Слышу его шаги. Он заходит на кухню и останавливается в дверях. Я не оборачиваюсь, продолжаю смотреть в окно на темнеющий двор.
— Ну что, удовлетворил свое отцовское самолюбие? — спрашиваю, не заботясь о его чувствах, как он не заботился о ее.
— Да. Дети не всегда понимают логику взрослых. Но в целом, я донес свою позицию. Ты же все слышала.
Я поворачиваюсь к нему. Он поправляет манжету дорогой рубашки, его мысли уже там, в своей новой, правильной жизни, и понятно, что разговор бессмысленен.
— Твоя позиция свелась к тому, что ты пригрозил отказаться от нее окончательно, если она не перестанет показывать, как ей больно. Прекрасная педагогика. Прямо учебник по детской психологии.
Он пожимает плечами.
— Истерики и шантаж ни к чему не приведут.

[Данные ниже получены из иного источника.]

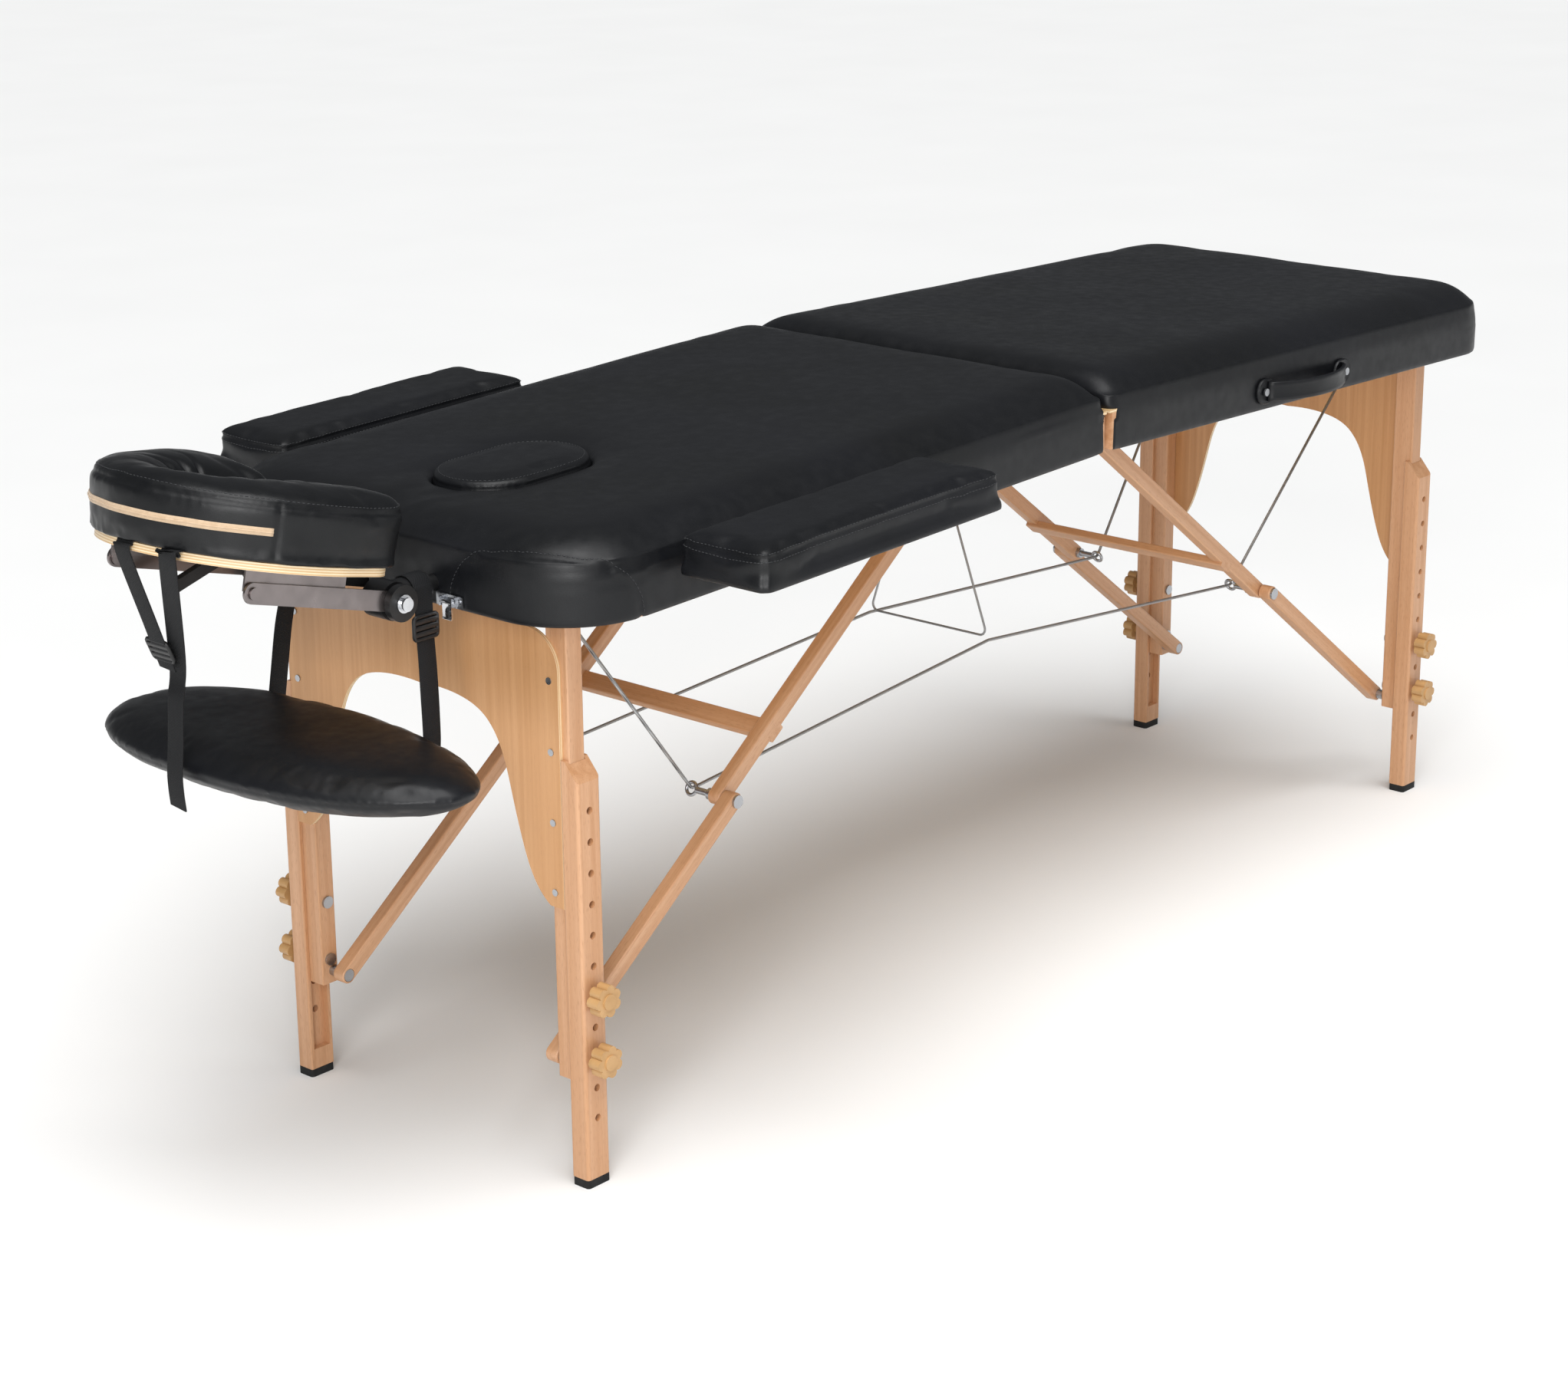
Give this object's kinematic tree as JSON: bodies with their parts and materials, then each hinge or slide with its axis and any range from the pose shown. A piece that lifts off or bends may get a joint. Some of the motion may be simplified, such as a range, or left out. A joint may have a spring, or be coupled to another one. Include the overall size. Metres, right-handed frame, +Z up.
{
  "type": "portable massage table",
  "caption": "Folding two-section massage table with wooden legs, cable bracing, side armrests, a tilting face cradle and a hanging arm sling.",
  "frame": {"origin": "on the floor, under the middle of the table's whole outline, face cradle and armrests included", "axes": "+X from the head end to the foot end, +Y towards the far side (the carry handle is on the near side, -Y), +Z up"},
  "size_m": [2.1963, 0.882, 0.8504],
  "materials": {
    "leather": "satin",
    "beech": "satin",
    "panel_wood": "satin",
    "plywood": "satin",
    "steel": "satin",
    "chrome": "polished",
    "rubber": "matte",
    "knob_plastic": "satin",
    "black_plastic": "satin",
    "webbing": "matte"
  },
  "bodies": {
    "head_half": {"head_frame": "beech", "head_deck": "plywood", "head_pad": "leather", "head_fittings": "steel"},
    "fold_hinge": {"fold_hinge_pins": "steel", "support_cables": "steel"},
    "foot_half": {"foot_frame": "beech", "foot_deck": "plywood", "foot_pad": "leather", "foot_fittings": "steel", "carry_handle": "leather"},
    "head_legs": {"head_upper_legs": "beech", "head_end_panel": "panel_wood", "head_leg_fasteners": "steel"},
    "head_upper_brace_pair": {"head_upper_braces": "beech", "head_crossbar": "beech", "head_eye_bolts": "steel"},
    "head_lower_brace_pair": {"head_lower_braces": "beech", "head_knuckle_bolts": "steel"},
    "head_near_extension_leg": {"head_near_extension": "beech", "head_near_foot": "rubber"},
    "head_near_lower_knob_body": {"head_near_lower_knob": "knob_plastic"},
    "head_near_upper_knob_body": {"head_near_upper_knob": "knob_plastic"},
    "head_far_extension_leg": {"head_far_extension": "beech", "head_far_foot": "rubber"},
    "head_far_lower_knob_body": {"head_far_lower_knob": "knob_plastic"},
    "head_far_upper_knob_body": {"head_far_upper_knob": "knob_plastic"},
    "foot_legs": {"foot_upper_legs": "beech", "foot_end_panel": "panel_wood", "foot_leg_fasteners": "steel"},
    "foot_upper_brace_pair": {"foot_upper_braces": "beech", "foot_crossbar": "beech", "foot_eye_bolts": "steel"},
    "foot_lower_brace_pair": {"foot_lower_braces": "beech", "foot_knuckle_bolts": "steel"},
    "foot_near_extension_leg": {"foot_near_extension": "beech", "foot_near_foot": "rubber"},
    "foot_near_lower_knob_body": {"foot_near_lower_knob": "knob_plastic"},
    "foot_near_upper_knob_body": {"foot_near_upper_knob": "knob_plastic"},
    "foot_far_extension_leg": {"foot_far_extension": "beech", "foot_far_foot": "rubber"},
    "foot_far_lower_knob_body": {"foot_far_lower_knob": "knob_plastic"},
    "foot_far_upper_knob_body": {"foot_far_upper_knob": "knob_plastic"},
    "breath_plug_body": {"breath_plug": "leather"},
    "armrest_near": {"armrest_frame_near": "plywood", "armrest_pad_near": "leather"},
    "latch_lever_body_near": {"latch_lever_near": "chrome"},
    "armrest_far": {"armrest_frame_far": "plywood", "armrest_pad_far": "leather"},
    "latch_lever_body_far": {"latch_lever_far": "chrome"},
    "cradle_base_body": {"cradle_base": "black_plastic", "cradle_nuts": "chrome"},
    "cradle_arm_pair": {"cradle_arms": "steel"},
    "cradle_plate_body": {"cradle_plate": "plywood", "cradle_brackets": "steel"},
    "clamp_lever_body_near": {"clamp_lever_near": "black_plastic"},
    "clamp_lever_body_far": {"clamp_lever_far": "black_plastic"},
    "face_cushion_body": {"face_cushion": "leather"},
    "sling": {"sling_pad": "leather", "sling_straps": "webbing"}
  },
  "joints": [
    {"name": "fold_first", "type": "hinge", "parent": "head_half", "child": "fold_hinge", "pos_m": [0.165, 0, 0.687], "axis": [0, 1, 0], "range_deg": [0, 100], "deforming": ["support_cables"]},
    {"name": "fold_last", "type": "hinge", "parent": "fold_hinge", "child": "foot_half", "pos_m": [0.165, 0, 0.687], "axis": [0, 1, 0], "range_deg": [0, 77]},
    {"name": "head_leg_fold", "type": "hinge", "parent": "head_half", "child": "head_legs", "pos_m": [-0.69226, 0, 0.68556], "axis": [0, -1, 0], "range_deg": [0, 91.5]},
    {"name": "head_upper_brace_fold", "type": "hinge", "parent": "head_half", "child": "head_upper_brace_pair", "pos_m": [0.08419, 0, 0.71689], "axis": [0, 1, 0], "range_deg": [0, 35.34]},
    {"name": "head_lower_brace_fold", "type": "hinge", "parent": "head_legs", "child": "head_lower_brace_pair", "pos_m": [-0.68726, 0, 0.139], "axis": [0, -1, 0], "range_deg": [0, 52.23]},
    {"name": "head_near_height", "type": "slide", "parent": "head_legs", "child": "head_near_extension_leg", "axis": [0, 0, -1], "range_m": [-0.0724, 0.1448]},
    {"name": "head_near_lower_knob_turn", "type": "hinge", "parent": "head_legs", "child": "head_near_lower_knob_body", "pos_m": [-0.69226, 0, 0.1546], "axis": [0, -1, 0], "continuous": true},
    {"name": "head_near_upper_knob_turn", "type": "hinge", "parent": "head_legs", "child": "head_near_upper_knob_body", "pos_m": [-0.69226, 0, 0.227], "axis": [0, -1, 0], "continuous": true},
    {"name": "head_far_height", "type": "slide", "parent": "head_legs", "child": "head_far_extension_leg", "axis": [0, 0, -1], "range_m": [-0.0724, 0.1448]},
    {"name": "head_far_lower_knob_turn", "type": "hinge", "parent": "head_legs", "child": "head_far_lower_knob_body", "pos_m": [-0.69226, 0, 0.1546], "axis": [0, 1, 0], "continuous": true},
    {"name": "head_far_upper_knob_turn", "type": "hinge", "parent": "head_legs", "child": "head_far_upper_knob_body", "pos_m": [-0.69226, 0, 0.227], "axis": [0, 1, 0], "continuous": true},
    {"name": "foot_leg_fold", "type": "hinge", "parent": "foot_half", "child": "foot_legs", "pos_m": [1.02226, 0, 0.68556], "axis": [0, 1, 0], "range_deg": [0, 91.5]},
    {"name": "foot_upper_brace_fold", "type": "hinge", "parent": "foot_half", "child": "foot_upper_brace_pair", "pos_m": [0.24581, 0, 0.71689], "axis": [0, -1, 0], "range_deg": [0, 35.34]},
    {"name": "foot_lower_brace_fold", "type": "hinge", "parent": "foot_legs", "child": "foot_lower_brace_pair", "pos_m": [1.01726, 0, 0.139], "axis": [0, 1, 0], "range_deg": [0, 52.23]},
    {"name": "foot_near_height", "type": "slide", "parent": "foot_legs", "child": "foot_near_extension_leg", "axis": [0, 0, -1], "range_m": [-0.0724, 0.1448]},
    {"name": "foot_near_lower_knob_turn", "type": "hinge", "parent": "foot_legs", "child": "foot_near_lower_knob_body", "pos_m": [1.02226, 0, 0.1546], "axis": [0, -1, 0], "continuous": true},
    {"name": "foot_near_upper_knob_turn", "type": "hinge", "parent": "foot_legs", "child": "foot_near_upper_knob_body", "pos_m": [1.02226, 0, 0.227], "axis": [0, -1, 0], "continuous": true},
    {"name": "foot_far_height", "type": "slide", "parent": "foot_legs", "child": "foot_far_extension_leg", "axis": [0, 0, -1], "range_m": [-0.0724, 0.1448]},
    {"name": "foot_far_lower_knob_turn", "type": "hinge", "parent": "foot_legs", "child": "foot_far_lower_knob_body", "pos_m": [1.02226, 0, 0.1546], "axis": [0, 1, 0], "continuous": true},
    {"name": "foot_far_upper_knob_turn", "type": "hinge", "parent": "foot_legs", "child": "foot_far_upper_knob_body", "pos_m": [1.02226, 0, 0.227], "axis": [0, 1, 0], "continuous": true},
    {"name": "breath_plug_lift", "type": "slide", "parent": "head_half", "child": "breath_plug_body", "axis": [-0.0262, 0, 0.9997], "range_m": [0, 0.06]},
    {"name": "armrest_slide_near", "type": "slide", "parent": "head_half", "child": "armrest_near", "axis": [0, -1, 0], "range_m": [0, 0.045]},
    {"name": "latch_lever_turn_near", "type": "hinge", "parent": "head_half", "child": "latch_lever_body_near", "pos_m": [-0.76792, 0, 0.67157], "axis": [0, 1, 0], "range_deg": [0, 100]},
    {"name": "armrest_slide_far", "type": "slide", "parent": "head_half", "child": "armrest_far", "axis": [0, 1, 0], "range_m": [0, 0.045]},
    {"name": "latch_lever_turn_far", "type": "hinge", "parent": "head_half", "child": "latch_lever_body_far", "pos_m": [-0.76792, 0, 0.67157], "axis": [0, 1, 0], "range_deg": [0, 100]},
    {"name": "cradle_slide", "type": "slide", "parent": "head_half", "child": "cradle_base_body", "axis": [-0.9997, 0, -0.0262], "range_m": [0, 0.09]},
    {"name": "cradle_arm_turn", "type": "hinge", "parent": "cradle_base_body", "child": "cradle_arm_pair", "pos_m": [-0.83329, 0, 0.68487], "axis": [0, 1, 0], "range_deg": [-35, 12]},
    {"name": "cradle_tilt", "type": "hinge", "parent": "cradle_arm_pair", "child": "cradle_plate_body", "pos_m": [-1.025, 0, 0.737], "axis": [0, -1, 0], "range_deg": [-4, 20]},
    {"name": "clamp_lever_turn_near", "type": "hinge", "parent": "cradle_plate_body", "child": "clamp_lever_body_near", "pos_m": [-0.917, 0, 0.724], "axis": [0, 1, 0], "range_deg": [0, 70]},
    {"name": "clamp_lever_turn_far", "type": "hinge", "parent": "cradle_plate_body", "child": "clamp_lever_body_far", "pos_m": [-0.917, 0, 0.724], "axis": [0, -1, 0], "range_deg": [0, 70]},
    {"name": "face_cushion_lift", "type": "slide", "parent": "cradle_plate_body", "child": "face_cushion_body", "axis": [0.2164, 0, 0.9763], "range_m": [0, 0.05]},
    {"name": "sling_swing", "type": "hinge", "parent": "cradle_base_body", "child": "sling", "pos_m": [-0.915, 0, 0.7], "axis": [0, 1, 0], "range_deg": [-8, 8], "deforming": ["sling_straps"]}
  ],
  "couplings": [
    {"joint": "head_leg_fold", "follows": "fold_first", "ratio": 0.915},
    {"joint": "head_upper_brace_fold", "follows": "fold_first", "ratio": 0.35337},
    {"joint": "head_lower_brace_fold", "follows": "fold_first", "ratio": 0.52226},
    {"joint": "foot_leg_fold", "follows": "fold_first", "ratio": 0.915},
    {"joint": "foot_upper_brace_fold", "follows": "fold_first", "ratio": 0.35337},
    {"joint": "foot_lower_brace_fold", "follows": "fold_first", "ratio": 0.52226}
  ]
}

Она должна принять правила игры и научиться правильно себя вести, — он делает паузу и смотрит на меня холодным, оценивающим взглядом, как на нерадивого подчиненного. — Вообще, Мил, тебе пора учиться самой справляться с такими проблемами.
Сказав это, он не ждет ответа, разворачивается и уходит.
Я же остаюсь стоять у мойки, слушая, как в звенящей тишине стучит мое разбитое сердце и как из-за двери дочери доносится приглушенный, безутешный плач, который, кажется, никогда не стихнет.